So who could be trying to set him up, and why, and who can he turn to in a city where Southern tradition and family ties rule?
New Orleans seems to be the place where if you want something done and someone to do it, it can be easily found. In an office of some kind, close to city hall or in the back room of an innocent looking shop, there are ways and means to get what you want.
Southern tradition and family ties rule – links between businessmen, politicians, gangsters and police seem to be pulled tight in a kind of spiders web across the city. Ropes cross at unexpected angles but the overall feeling is one of claustrophobia, ties and ties that bind more than anything.
The streets of New Orleans come to life – from the moment John Q arrives from Wichita Falls, he’s on a mission to find his way around the city and the corruption that trails around it, not to mention the trail he seems to leave behind and which he senses someone is following his every move.

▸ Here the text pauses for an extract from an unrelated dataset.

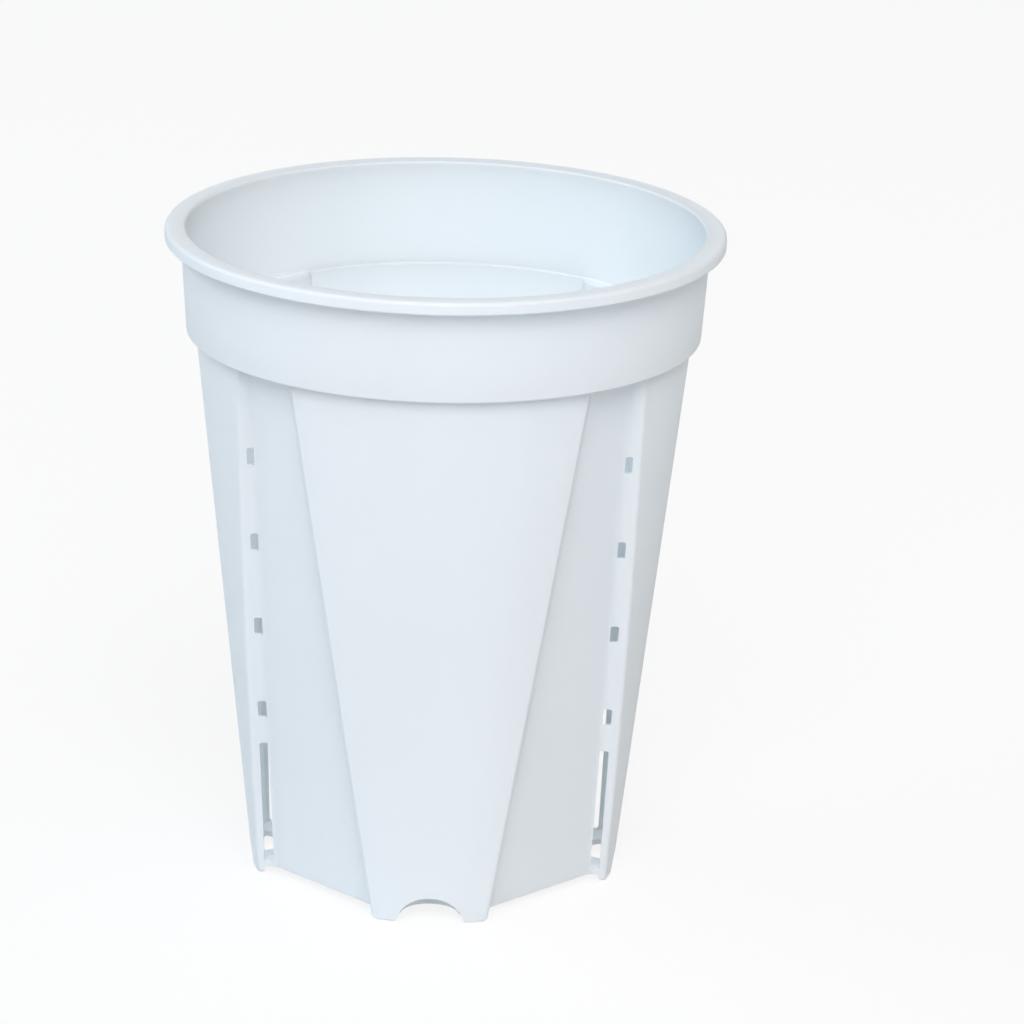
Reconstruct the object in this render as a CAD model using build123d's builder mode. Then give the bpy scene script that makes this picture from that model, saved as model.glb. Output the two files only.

The rain falls, the wind howls across the historic quarter and the old post office which stands proud in the centre of Lafayette Square suddenly becomes a kind of army barracks and hiding place for the criminals.
Quarrie the Texas Ranger works on the land and is part of that land. He lives in the mountains in a ranch and is about to teach his son how to read footprints made my men in th e way he was learning about the tracks of different animals. This is a land where screen doors flap in the breeze, protecting you from the land but not from unwelcome guests and bad guys.
Susan @thebooktrailer
A landscape and an adventure that’s as every bit as good as The Last Count. Second in the John Q series, this is a trail of a Texas Ranger and those on his trail. A race of a read from one dark street to another, to street corners in downtown New Orleans which have so much ornate buildings and heritage but tie back the luxury curtains and shutters and there are some dark dealings to be found.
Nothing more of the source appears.